Thank you for the question.
We certainly can't meet the workforce needs of the north with northern labour.
A lot is forthcoming in the Northwest Territories if there's transportation, if a lot of other factors fall into place. But mines that are proposed and moving forward are setting very low targets for northern labour. If we want taxation to stay in the north and if we want.... The best thing for a family, as my colleague said, is to have a job where they have that income. It's absolutely essential to lots of different elements of a good life, and if they can't secure a job because there's simply not enough labour any more to support that, then we're not doing very well for the northern economy.
Lots of people are still unemployed in the north. There are very high levels of unemployment. We still haven't tackled the barriers to those people working. Criminal records and pardons are a big barrier in the north. People don't know they have access to pardons or are simply unable to get rid of the past, barriers of addictions, social traumas that are in place. We haven't tackled the issues associated with families well enough.
I want to mention one program of the Tlicho government I'm aware of, which I've been involved with for the last two years and that I think is absolutely innovative and fundamental and changing the way we can educate people so they can be in the workforce. It's called the Tlicho Imbe program.

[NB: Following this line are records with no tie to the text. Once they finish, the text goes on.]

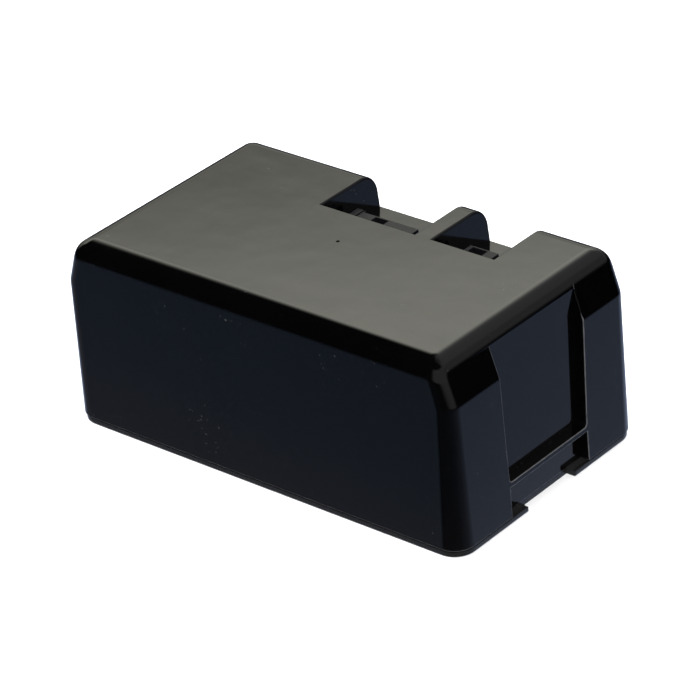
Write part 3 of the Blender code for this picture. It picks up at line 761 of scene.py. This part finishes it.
def make_block(name, span, back_y, slot, slot_back_y, banded):
    """Block on a flange with its socket slot; the banded one has a groove beside a higher band."""
    body_low = (span[0], BLOCK_FRONT_Y, BLOCK_BOTTOM_Z)
    block = box(name + "_body", body_low, (span[1], back_y, BLOCK_TOP_Z), MATTE)
    flange_low = (span[0] - FLANGE, BLOCK_FRONT_Y - FLANGE, BLOCK_BOTTOM_Z - 1.0)
    parts = [box("flange", flange_low, (span[1] + FLANGE, BAND_BACK_Y + FLANGE, UNDER_WELL_Z - GAP))]
    if banded:
        band_low = (BAND_X[0], BLOCK_FRONT_Y, UNDER_WELL_Z - 1)
        parts.append(box("band", band_low, (BAND_X[1] + 1.0, BAND_BACK_Y, BLOCK_TOP_Z)))
    carve(block, parts, "UNION")
    middle = (slot[0] + slot[1]) / 2
    half_x, half_y = TAIL_HALF
    tail_low = (middle - half_x, TAIL_Y - half_y, BLOCK_BOTTOM_Z - 3)
    cutters = [
        box("slot", (slot[0], SLOT_FRONT_Y, SLOT_FLOOR_Z), (slot[1], slot_back_y, BLOCK_TOP_Z + 5)),
        box("tail", tail_low, (middle + half_x, TAIL_Y + half_y, SLOT_FLOOR_Z + 1)),
    ]
    if banded:
        groove_low = (GROOVE_X[0], BLOCK_FRONT_Y + 1, GROOVE_FLOOR_Z)
        cutters.append(box("groove", groove_low, (GROOVE_X[1], BAND_BACK_Y + 3, BLOCK_TOP_Z + 3)))
    carve(block, cutters)
    round_edges(block, block_edge_width, 2)
    shade(block)
    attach(block, "housing")
    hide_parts(name)


make_block("contact_block_a", BLOCK_A_X, BLOCK_A_BACK_Y, SLOT_A_X, SLOT_A_BACK_Y, True)
make_block("contact_block_b", BLOCK_B_X, BLOCK_B_BACK_Y, SLOT_B_X, SLOT_B_BACK_Y, False)

# ---------------------------------------------------------------- floor, world and lights (metres)

FLOOR_Z = -0.00005
FLOOR_OPENING, FLOOR_HALF = (0.0775, 0.0445), (6.0, 6.0)


def make_floor():
    """Pale floor, left open under the box so that the underside can be seen."""
    mat, tree, shader = new_material("floor_paint")
    vector = coords(tree)
    tone = noise(tree, vector, 3.0, 3.0)
    link(tree, mix_colour(tree, tone, (0.9, 0.9, 0.9), (0.93, 0.93, 0.93)), shader.inputs["Base Color"])
    shader.inputs["Roughness"].default_value = 0.9
    shader.inputs["Specular IOR Level"].default_value = 0.0
    data = bpy.data.meshes.new("floor")
    verts = []
    for x, y in (FLOOR_OPENING, FLOOR_HALF):
        verts += [(-x, -y, FLOOR_Z), (x, -y, FLOOR_Z), (x, y, FLOOR_Z), (-x, y, FLOOR_Z)]
    data.from_pydata(verts, [], [(i, i + 4, (i + 1) % 4 + 4, (i + 1) % 4) for i in range(4)])
    data.materials.append(mat)
    floor = bpy.data.objects.new("floor", data)
    SCENE.collection.objects.link(floor)
    floor.visible_glossy = False


def direction_band(tree, z, low, high, soft):
    """1 where the direction's height lies between low and high, with soft ends."""
    rise = remap_smooth(tree, z, low - soft, low + soft, 0.0, 1.0)
    fall = remap_smooth(tree, z, high - soft, high + soft, 1.0, 0.0)
    return math_node(tree, "MULTIPLY", rise, fall)


def heading_window(tree, heading, opens, closes):
    """1 between two headings, fading in over opens and out over closes."""
    rise = remap_smooth(tree, heading, opens[0], opens[1], 0.0, 1.0)
    fall = remap_smooth(tree, heading, closes[0], closes[1], 1.0, 0.0)
    return math_node(tree, "MULTIPLY", rise, fall)


def colour_stops(tree, value, low, high, stops):
    """Colour along value, whose range low to high is cut at the given stops."""
    ramp = tree.nodes.new("ShaderNodeValToRGB")
    elements = ramp.color_ramp.elements
    while len(elements) < len(stops):
        elements.new(1.0)
    for element, (at, colour) in zip(elements, stops):
        element.position = (at - low) / (high - low)
        element.color = (*colour, 1.0)
    link(tree, remap(tree, value, low, high, 0.0, 1.0), ramp.inputs["Fac"])
    return ramp.outputs["Color"]


def scaled(tree, colour, factor):
    node = tree.nodes.new("ShaderNodeVectorMath")
    node.operation = "SCALE"
    if isinstance(colour, tuple):
        node.inputs[0].default_value = colour
    else:
        link(tree, colour, node.inputs[0])
    if isinstance(factor, (int, float)):
        node.inputs["Scale"].default_value = factor
    else:
        link(tree, factor, node.inputs["Scale"])
    return node.outputs["Vector"]


def summed(tree, parts):
    total = parts[0]
    for part in parts[1:]:
        node = tree.nodes.new("ShaderNodeVectorMath")
        node.operation = "ADD"
        link(tree, total, node.inputs[0])
        link(tree, part, node.inputs[1])
        total = node.outputs["Vector"]
    return total


def make_world():
    """Studio around the box, told apart by heading (degrees from +X) and height of the direction.

    Behind left stands the bright backdrop that the lid mirrors, behind right a dim wall, and on the
    near side a dim panel. Below the dark horizon lies the bluish table bounce that the front and end
    walls mirror.
    """
    world = bpy.data.worlds.new("studio")
    SCENE.world = world
    world.use_nodes = True
    tree = world.node_tree
    background = tree.nodes["Background"]
    tex = tree.nodes.new("ShaderNodeTexCoord")
    split = tree.nodes.new("ShaderNodeSeparateXYZ")
    link(tree, tex.outputs["Generated"], split.inputs["Vector"])
    height = split.outputs["Z"]
    turn = math_node(tree, "ARCTAN2", split.outputs["Y"], split.outputs["X"])
    heading = math_node(tree, "MULTIPLY", turn, 180.0 / math.pi)

    left_side = remap_smooth(tree, heading, 92.0, 122.0, 0.0, 1.0)
    backdrop = math_node(tree, "MULTIPLY", direction_band(tree, height, 0.12, 0.66, 0.1), left_side)
    glow = remap(tree, height, 0.446, 0.491, 0.73, 1.93)
    backdrop = math_node(tree, "MULTIPLY", backdrop, glow)

    right_side = heading_window(tree, heading, (5.0, 38.0), (110.0, 140.0))
    right_wall = math_node(tree, "MULTIPLY", right_side, direction_band(tree, height, 0.16, 0.95, 0.12))
    low_dip = remap_smooth(tree, height, 0.5, 0.62, 0.72, 1.0)
    right_wall = math_node(tree, "MULTIPLY", right_wall, low_dip)

    near_side = heading_window(tree, heading, (-95.0, -65.0), (8.0, 32.0))
    near_side = math_node(tree, "MULTIPLY", near_side, direction_band(tree, height, -0.05, 0.8, 0.06))

    front_slope = math_node(tree, "MULTIPLY", math_node(tree, "ADD", turn, math.radians(135.4)), -0.395)
    front_fall = math_node(tree, "SUBTRACT", front_slope, height)
    front = colour_stops(tree, front_fall, 0.44, 0.5, [
        (0.45, (0.098, 0.140, 0.203)),
        (0.47, (0.12, 0.166, 0.238)),
        (0.478, (0.14, 0.162, 0.22)),
        (0.495, (0.175, 0.185, 0.235)),
    ])
    front_on = remap_smooth(tree, heading, -129.0, -112.0, 1.0, 0.0)
    end = colour_stops(tree, math_node(tree, "MULTIPLY", height, -1.0), 0.44, 0.56, [
        (0.465, (0.195, 0.24, 0.35)),
        (0.49, (0.215, 0.26, 0.375)),
        (0.53, (0.3, 0.35, 0.48)),
        (0.56, (0.34, 0.38, 0.5)),
    ])
    end_steps = ((-125, 0.0), (-100, 0.02), (-60, 0.024), (-25, 0.04), (14, 0.11), (49, 0.25), (52, 0.29))
    end_steps += ((70, 0.5), (150, 0.5))
    end_on = colour_stops(tree, heading, -180.0, 180.0, [(at, (v, v, v)) for at, v in end_steps])
    end_strength = math_node(tree, "MULTIPLY", end_on, 4.0)
    below = remap_smooth(tree, height, -0.34, -0.14, 1.0, 0.0)
    steep = remap_smooth(tree, height, -0.93, -0.72, 1.0, 0.0)

    total = summed(tree, [
        scaled(tree, (1.0, 0.99, 0.87), backdrop),
        scaled(tree, (0.42, 0.42, 0.43), right_wall),
        scaled(tree, (0.36, 0.36, 0.37), near_side),
        scaled(tree, scaled(tree, front, front_on), below),
        scaled(tree, scaled(tree, end, end_strength), below),
        scaled(tree, (0.5, 0.5, 0.52), steep),
    ])
    link(tree, total, background.inputs["Color"])


def make_lights():
    """Soft light for the floor and the matte surfaces; it does not mirror in the gloss."""
    for name, location, size, power in (
        ("key_soft", (-0.5, 0.4, 1.6), 1.8, 38.0),
        ("fill_soft", (1.1, -0.8, 1.2), 1.6, 50.0),
        ("left_soft", (-1.0, -1.0, 1.2), 1.6, 36.0),
    ):
        data = bpy.data.lights.new(name, "AREA")
        data.size = size
        data.energy = power
        lamp = bpy.data.objects.new(name, data)
        lamp.location = location
        lamp.rotation_mode = "QUATERNION"
        lamp.rotation_quaternion = Vector(location).to_track_quat("Z", "Y")
        lamp.visible_glossy = False
        SCENE.collection.objects.link(lamp)


make_floor()
make_world()
make_lights()
SCENE.view_settings.view_transform = "Standard"
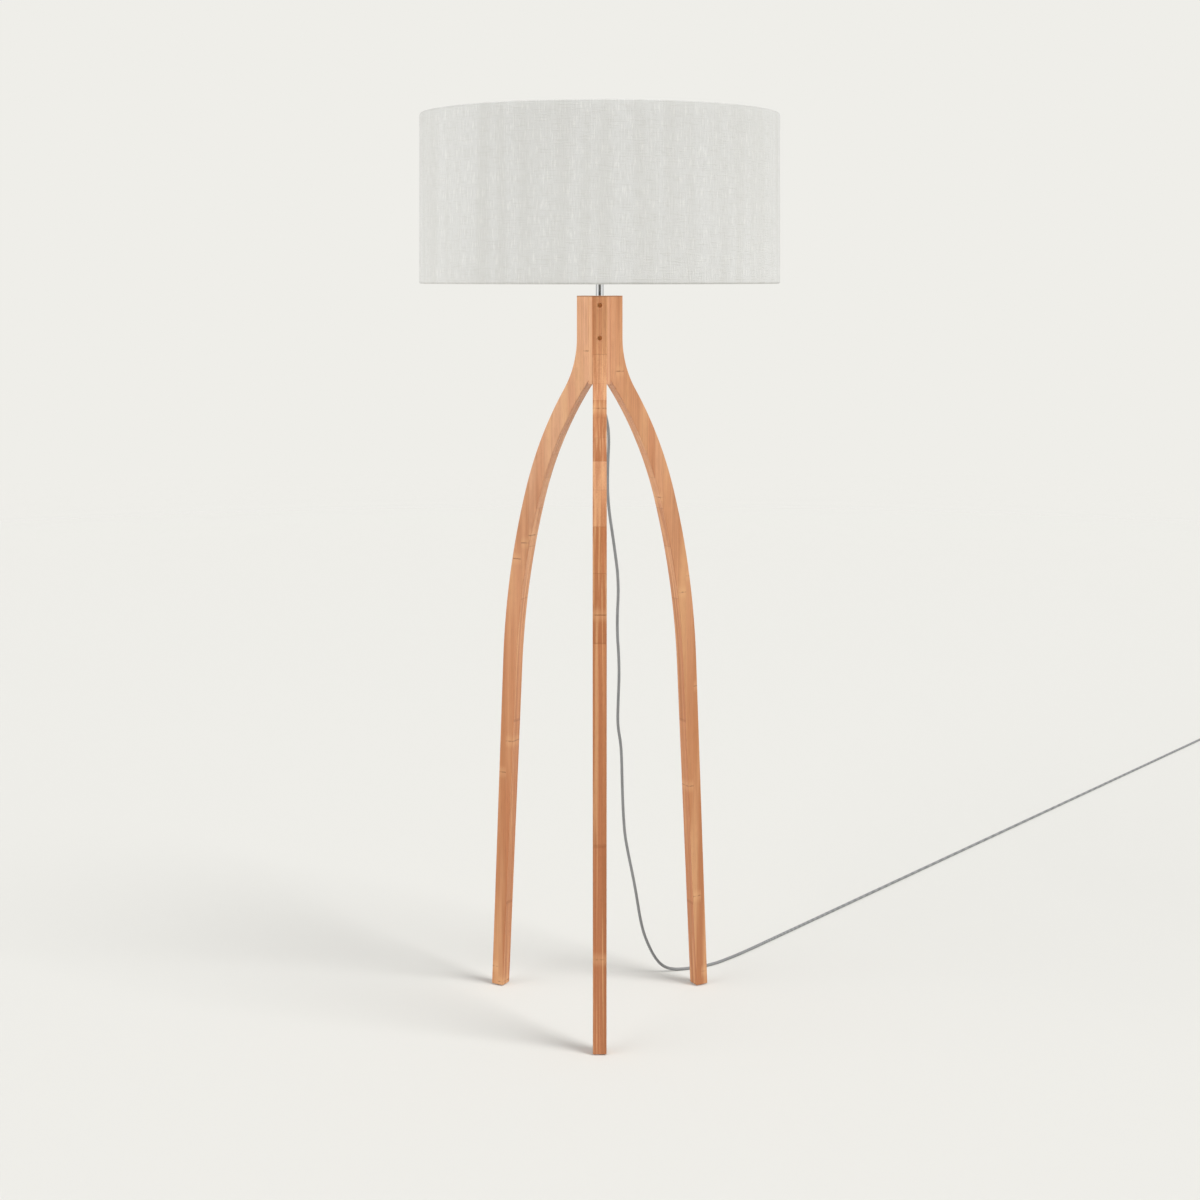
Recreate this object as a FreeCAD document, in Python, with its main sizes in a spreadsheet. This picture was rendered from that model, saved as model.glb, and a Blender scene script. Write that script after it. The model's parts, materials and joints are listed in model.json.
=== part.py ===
import FreeCAD, Part
import math
import os

import Sketcher

# Tripod floor lamp: three curved laminated bamboo legs bolted to a six-sided core, a drum shade
# on a threaded lamp holder above it, and a textile mains cord that leaves the core's underside.
# Frame: +Z up, origin on the floor under the shade's axis. The front leg points to -Y and the
# rear legs to 30 and 150 degrees. Millimetres and degrees.

Vector = FreeCAD.Vector
Rotation = FreeCAD.Rotation
Placement = FreeCAD.Placement

UP = Vector(0, 0, 1)
LEG_ANGLES = {"leg_front": -90, "leg_rear_right": 30, "leg_rear_left": 150}
FIT = 0.05  # play between pieces that fit into each other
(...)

The Tlicho government allocates $2.3 million now, and has done so for two years, for any student in the south getting educated in non-aboriginal ways of life: doctor, lawyer, whatever it is they're pursuing, engineering, undergraduate work, even some of them coming from high school. Those people are then hired by the Tlicho government to be on the land for the entire summer. Their job is to be in their community, learning from their elders, learning their culture, language, and way of life.
Last week they were in Behchoko for a full week of immersion. Not a word of English was spoken in the full week. No one was allowed to speak English, only Tlicho. And at the same time we've gone to all the CEOs of the mines and said come on in, teach us about water quality monitoring while these youngsters are in the community. So they're learning how to set net, how to harvest, how to be out on the land, but they're also learning about water quality monitoring. It's a great way for people to be strong like two people.
I think that's the way forward for training. Rather than trying to turn everybody into a miner, remember that Canada has very different ways of learning and that we need to honour, respect, and grow those so we're not forcing people into a one-mode economy.